◆ Task requirements
Write out the listing in full, matching it word for word.

◆ Stored data
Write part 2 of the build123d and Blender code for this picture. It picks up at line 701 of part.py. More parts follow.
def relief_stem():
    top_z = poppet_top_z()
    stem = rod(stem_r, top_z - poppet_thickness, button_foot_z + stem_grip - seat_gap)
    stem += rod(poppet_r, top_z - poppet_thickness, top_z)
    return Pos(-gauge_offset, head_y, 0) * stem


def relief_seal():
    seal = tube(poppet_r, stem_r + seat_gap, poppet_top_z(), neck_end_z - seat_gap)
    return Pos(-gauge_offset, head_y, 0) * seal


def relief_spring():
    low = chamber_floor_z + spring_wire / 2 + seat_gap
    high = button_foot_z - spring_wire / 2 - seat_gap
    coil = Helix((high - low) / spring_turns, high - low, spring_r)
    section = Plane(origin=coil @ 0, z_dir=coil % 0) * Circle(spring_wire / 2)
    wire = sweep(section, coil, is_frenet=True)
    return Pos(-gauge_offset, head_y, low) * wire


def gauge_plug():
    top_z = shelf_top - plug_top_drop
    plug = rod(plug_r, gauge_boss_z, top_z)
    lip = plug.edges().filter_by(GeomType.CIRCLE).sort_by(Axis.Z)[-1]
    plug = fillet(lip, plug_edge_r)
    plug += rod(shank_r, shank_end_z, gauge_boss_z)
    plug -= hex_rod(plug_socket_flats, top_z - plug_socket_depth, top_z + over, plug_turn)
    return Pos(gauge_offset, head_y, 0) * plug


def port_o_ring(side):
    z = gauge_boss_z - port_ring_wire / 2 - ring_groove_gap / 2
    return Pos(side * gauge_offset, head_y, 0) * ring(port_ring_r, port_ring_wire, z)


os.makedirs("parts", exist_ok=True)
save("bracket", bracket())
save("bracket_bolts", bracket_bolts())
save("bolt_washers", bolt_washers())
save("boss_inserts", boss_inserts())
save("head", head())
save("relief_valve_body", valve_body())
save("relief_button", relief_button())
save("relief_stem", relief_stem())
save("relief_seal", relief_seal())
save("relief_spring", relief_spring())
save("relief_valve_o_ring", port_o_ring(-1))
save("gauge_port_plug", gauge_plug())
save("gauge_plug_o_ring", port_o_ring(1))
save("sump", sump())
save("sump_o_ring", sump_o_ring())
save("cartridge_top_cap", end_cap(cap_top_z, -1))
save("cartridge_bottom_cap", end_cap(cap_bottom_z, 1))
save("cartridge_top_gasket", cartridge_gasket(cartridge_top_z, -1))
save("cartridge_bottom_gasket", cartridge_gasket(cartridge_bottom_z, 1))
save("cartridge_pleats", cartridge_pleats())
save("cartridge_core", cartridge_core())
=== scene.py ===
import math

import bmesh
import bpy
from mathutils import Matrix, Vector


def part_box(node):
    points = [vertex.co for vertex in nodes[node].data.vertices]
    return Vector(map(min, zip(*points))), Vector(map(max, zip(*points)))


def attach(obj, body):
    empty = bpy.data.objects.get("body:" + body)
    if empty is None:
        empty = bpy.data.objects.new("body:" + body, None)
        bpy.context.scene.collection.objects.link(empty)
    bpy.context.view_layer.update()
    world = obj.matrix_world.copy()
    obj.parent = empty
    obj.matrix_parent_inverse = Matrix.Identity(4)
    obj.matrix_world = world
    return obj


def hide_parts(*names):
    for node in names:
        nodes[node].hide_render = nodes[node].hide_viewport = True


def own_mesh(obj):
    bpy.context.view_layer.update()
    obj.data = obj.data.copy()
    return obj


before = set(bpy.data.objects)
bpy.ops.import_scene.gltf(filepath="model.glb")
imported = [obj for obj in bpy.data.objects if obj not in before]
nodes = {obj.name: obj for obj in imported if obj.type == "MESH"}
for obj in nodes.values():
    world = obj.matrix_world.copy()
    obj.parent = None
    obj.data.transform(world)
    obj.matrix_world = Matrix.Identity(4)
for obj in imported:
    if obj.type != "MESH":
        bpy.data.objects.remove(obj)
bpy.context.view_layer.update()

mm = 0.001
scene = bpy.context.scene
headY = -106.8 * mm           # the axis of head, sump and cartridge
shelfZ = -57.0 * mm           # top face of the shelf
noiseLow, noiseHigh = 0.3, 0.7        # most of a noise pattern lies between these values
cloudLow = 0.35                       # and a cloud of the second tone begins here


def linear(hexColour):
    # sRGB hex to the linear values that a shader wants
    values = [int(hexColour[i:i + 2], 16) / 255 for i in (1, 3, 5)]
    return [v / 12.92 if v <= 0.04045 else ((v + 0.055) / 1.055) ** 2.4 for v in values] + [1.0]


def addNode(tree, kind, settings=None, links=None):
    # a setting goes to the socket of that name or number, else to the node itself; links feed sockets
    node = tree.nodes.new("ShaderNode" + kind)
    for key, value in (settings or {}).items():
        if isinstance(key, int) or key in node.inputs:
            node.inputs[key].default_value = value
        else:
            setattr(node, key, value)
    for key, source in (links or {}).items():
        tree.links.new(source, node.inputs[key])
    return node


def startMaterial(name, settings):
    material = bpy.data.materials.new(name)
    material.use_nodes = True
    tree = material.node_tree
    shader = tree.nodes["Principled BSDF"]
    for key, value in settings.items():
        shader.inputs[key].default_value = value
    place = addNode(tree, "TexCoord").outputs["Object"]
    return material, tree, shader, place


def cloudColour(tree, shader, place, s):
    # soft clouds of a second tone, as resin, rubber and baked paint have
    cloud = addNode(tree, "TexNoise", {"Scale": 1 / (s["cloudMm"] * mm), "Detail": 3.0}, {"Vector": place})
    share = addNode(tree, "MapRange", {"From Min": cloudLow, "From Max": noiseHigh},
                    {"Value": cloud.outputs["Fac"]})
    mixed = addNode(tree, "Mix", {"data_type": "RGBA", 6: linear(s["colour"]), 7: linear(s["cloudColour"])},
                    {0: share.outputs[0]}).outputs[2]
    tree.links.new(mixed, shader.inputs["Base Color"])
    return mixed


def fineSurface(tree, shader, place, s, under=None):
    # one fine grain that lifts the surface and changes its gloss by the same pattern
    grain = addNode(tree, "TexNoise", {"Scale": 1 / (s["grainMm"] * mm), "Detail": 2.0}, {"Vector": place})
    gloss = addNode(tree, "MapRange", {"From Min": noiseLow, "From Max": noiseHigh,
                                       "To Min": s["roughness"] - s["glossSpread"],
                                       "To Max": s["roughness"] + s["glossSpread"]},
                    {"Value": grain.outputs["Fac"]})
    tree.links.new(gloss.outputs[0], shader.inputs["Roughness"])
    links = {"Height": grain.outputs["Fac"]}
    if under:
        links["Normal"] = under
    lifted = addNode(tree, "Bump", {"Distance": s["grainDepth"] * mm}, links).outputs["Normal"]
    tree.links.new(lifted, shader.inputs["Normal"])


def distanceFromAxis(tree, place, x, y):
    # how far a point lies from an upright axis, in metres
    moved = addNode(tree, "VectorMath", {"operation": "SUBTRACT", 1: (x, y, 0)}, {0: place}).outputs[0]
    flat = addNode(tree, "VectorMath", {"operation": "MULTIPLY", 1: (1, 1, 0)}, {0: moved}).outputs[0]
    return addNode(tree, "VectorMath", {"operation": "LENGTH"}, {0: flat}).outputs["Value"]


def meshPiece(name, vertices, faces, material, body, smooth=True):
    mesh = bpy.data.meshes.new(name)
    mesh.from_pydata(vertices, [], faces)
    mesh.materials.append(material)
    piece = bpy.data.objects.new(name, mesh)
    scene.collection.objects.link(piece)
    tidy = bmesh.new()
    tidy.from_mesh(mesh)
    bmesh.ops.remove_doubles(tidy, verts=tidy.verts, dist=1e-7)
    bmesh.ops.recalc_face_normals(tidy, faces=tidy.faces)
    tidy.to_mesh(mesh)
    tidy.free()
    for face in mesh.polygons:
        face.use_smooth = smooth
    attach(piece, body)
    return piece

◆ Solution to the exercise
Write part 2 of the build123d and Blender code for this picture. It picks up at line 701 of part.py. More parts follow.
def relief_stem():
    top_z = poppet_top_z()
    stem = rod(stem_r, top_z - poppet_thickness, button_foot_z + stem_grip - seat_gap)
    stem += rod(poppet_r, top_z - poppet_thickness, top_z)
    return Pos(-gauge_offset, head_y, 0) * stem


def relief_seal():
    seal = tube(poppet_r, stem_r + seat_gap, poppet_top_z(), neck_end_z - seat_gap)
    return Pos(-gauge_offset, head_y, 0) * seal


def relief_spring():
    low = chamber_floor_z + spring_wire / 2 + seat_gap
    high = button_foot_z - spring_wire / 2 - seat_gap
    coil = Helix((high - low) / spring_turns, high - low, spring_r)
    section = Plane(origin=coil @ 0, z_dir=coil % 0) * Circle(spring_wire / 2)
    wire = sweep(section, coil, is_frenet=True)
    return Pos(-gauge_offset, head_y, low) * wire


def gauge_plug():
    top_z = shelf_top - plug_top_drop
    plug = rod(plug_r, gauge_boss_z, top_z)
    lip = plug.edges().filter_by(GeomType.CIRCLE).sort_by(Axis.Z)[-1]
    plug = fillet(lip, plug_edge_r)
    plug += rod(shank_r, shank_end_z, gauge_boss_z)
    plug -= hex_rod(plug_socket_flats, top_z - plug_socket_depth, top_z + over, plug_turn)
    return Pos(gauge_offset, head_y, 0) * plug


def port_o_ring(side):
    z = gauge_boss_z - port_ring_wire / 2 - ring_groove_gap / 2
    return Pos(side * gauge_offset, head_y, 0) * ring(port_ring_r, port_ring_wire, z)


os.makedirs("parts", exist_ok=True)
save("bracket", bracket())
save("bracket_bolts", bracket_bolts())
save("bolt_washers", bolt_washers())
save("boss_inserts", boss_inserts())
save("head", head())
save("relief_valve_body", valve_body())
save("relief_button", relief_button())
save("relief_stem", relief_stem())
save("relief_seal", relief_seal())
save("relief_spring", relief_spring())
save("relief_valve_o_ring", port_o_ring(-1))
save("gauge_port_plug", gauge_plug())
save("gauge_plug_o_ring", port_o_ring(1))
save("sump", sump())
save("sump_o_ring", sump_o_ring())
save("cartridge_top_cap", end_cap(cap_top_z, -1))
save("cartridge_bottom_cap", end_cap(cap_bottom_z, 1))
save("cartridge_top_gasket", cartridge_gasket(cartridge_top_z, -1))
save("cartridge_bottom_gasket", cartridge_gasket(cartridge_bottom_z, 1))
save("cartridge_pleats", cartridge_pleats())
save("cartridge_core", cartridge_core())
=== scene.py ===
import math

import bmesh
import bpy
from mathutils import Matrix, Vector


def part_box(node):
    points = [vertex.co for vertex in nodes[node].data.vertices]
    return Vector(map(min, zip(*points))), Vector(map(max, zip(*points)))


def attach(obj, body):
    empty = bpy.data.objects.get("body:" + body)
    if empty is None:
        empty = bpy.data.objects.new("body:" + body, None)
        bpy.context.scene.collection.objects.link(empty)
    bpy.context.view_layer.update()
    world = obj.matrix_world.copy()
    obj.parent = empty
    obj.matrix_parent_inverse = Matrix.Identity(4)
    obj.matrix_world = world
    return obj


def hide_parts(*names):
    for node in names:
        nodes[node].hide_render = nodes[node].hide_viewport = True


def own_mesh(obj):
    bpy.context.view_layer.update()
    obj.data = obj.data.copy()
    return obj


before = set(bpy.data.objects)
bpy.ops.import_scene.gltf(filepath="model.glb")
imported = [obj for obj in bpy.data.objects if obj not in before]
nodes = {obj.name: obj for obj in imported if obj.type == "MESH"}
for obj in nodes.values():
    world = obj.matrix_world.copy()
    obj.parent = None
    obj.data.transform(world)
    obj.matrix_world = Matrix.Identity(4)
for obj in imported:
    if obj.type != "MESH":
        bpy.data.objects.remove(obj)
bpy.context.view_layer.update()

mm = 0.001
scene = bpy.context.scene
headY = -106.8 * mm           # the axis of head, sump and cartridge
shelfZ = -57.0 * mm           # top face of the shelf
noiseLow, noiseHigh = 0.3, 0.7        # most of a noise pattern lies between these values
cloudLow = 0.35                       # and a cloud of the second tone begins here


def linear(hexColour):
    # sRGB hex to the linear values that a shader wants
    values = [int(hexColour[i:i + 2], 16) / 255 for i in (1, 3, 5)]
    return [v / 12.92 if v <= 0.04045 else ((v + 0.055) / 1.055) ** 2.4 for v in values] + [1.0]


def addNode(tree, kind, settings=None, links=None):
    # a setting goes to the socket of that name or number, else to the node itself; links feed sockets
    node = tree.nodes.new("ShaderNode" + kind)
    for key, value in (settings or {}).items():
        if isinstance(key, int) or key in node.inputs:
            node.inputs[key].default_value = value
        else:
            setattr(node, key, value)
    for key, source in (links or {}).items():
        tree.links.new(source, node.inputs[key])
    return node


def startMaterial(name, settings):
    material = bpy.data.materials.new(name)
    material.use_nodes = True
    tree = material.node_tree
    shader = tree.nodes["Principled BSDF"]
    for key, value in settings.items():
        shader.inputs[key].default_value = value
    place = addNode(tree, "TexCoord").outputs["Object"]
    return material, tree, shader, place


def cloudColour(tree, shader, place, s):
    # soft clouds of a second tone, as resin, rubber and baked paint have
    cloud = addNode(tree, "TexNoise", {"Scale": 1 / (s["cloudMm"] * mm), "Detail": 3.0}, {"Vector": place})
    share = addNode(tree, "MapRange", {"From Min": cloudLow, "From Max": noiseHigh},
                    {"Value": cloud.outputs["Fac"]})
    mixed = addNode(tree, "Mix", {"data_type": "RGBA", 6: linear(s["colour"]), 7: linear(s["cloudColour"])},
                    {0: share.outputs[0]}).outputs[2]
    tree.links.new(mixed, shader.inputs["Base Color"])
    return mixed


def fineSurface(tree, shader, place, s, under=None):
    # one fine grain that lifts the surface and changes its gloss by the same pattern
    grain = addNode(tree, "TexNoise", {"Scale": 1 / (s["grainMm"] * mm), "Detail": 2.0}, {"Vector": place})
    gloss = addNode(tree, "MapRange", {"From Min": noiseLow, "From Max": noiseHigh,
                                       "To Min": s["roughness"] - s["glossSpread"],
                                       "To Max": s["roughness"] + s["glossSpread"]},
                    {"Value": grain.outputs["Fac"]})
    tree.links.new(gloss.outputs[0], shader.inputs["Roughness"])
    links = {"Height": grain.outputs["Fac"]}
    if under:
        links["Normal"] = under
    lifted = addNode(tree, "Bump", {"Distance": s["grainDepth"] * mm}, links).outputs["Normal"]
    tree.links.new(lifted, shader.inputs["Normal"])


def distanceFromAxis(tree, place, x, y):
    # how far a point lies from an upright axis, in metres
    moved = addNode(tree, "VectorMath", {"operation": "SUBTRACT", 1: (x, y, 0)}, {0: place}).outputs[0]
    flat = addNode(tree, "VectorMath", {"operation": "MULTIPLY", 1: (1, 1, 0)}, {0: moved}).outputs[0]
    return addNode(tree, "VectorMath", {"operation": "LENGTH"}, {0: flat}).outputs["Value"]


def meshPiece(name, vertices, faces, material, body, smooth=True):
    mesh = bpy.data.meshes.new(name)
    mesh.from_pydata(vertices, [], faces)
    mesh.materials.append(material)
    piece = bpy.data.objects.new(name, mesh)
    scene.collection.objects.link(piece)
    tidy = bmesh.new()
    tidy.from_mesh(mesh)
    bmesh.ops.remove_doubles(tidy, verts=tidy.verts, dist=1e-7)
    bmesh.ops.recalc_face_normals(tidy, faces=tidy.faces)
    tidy.to_mesh(mesh)
    tidy.free()
    for face in mesh.polygons:
        face.use_smooth = smooth
    attach(piece, body)
    return piece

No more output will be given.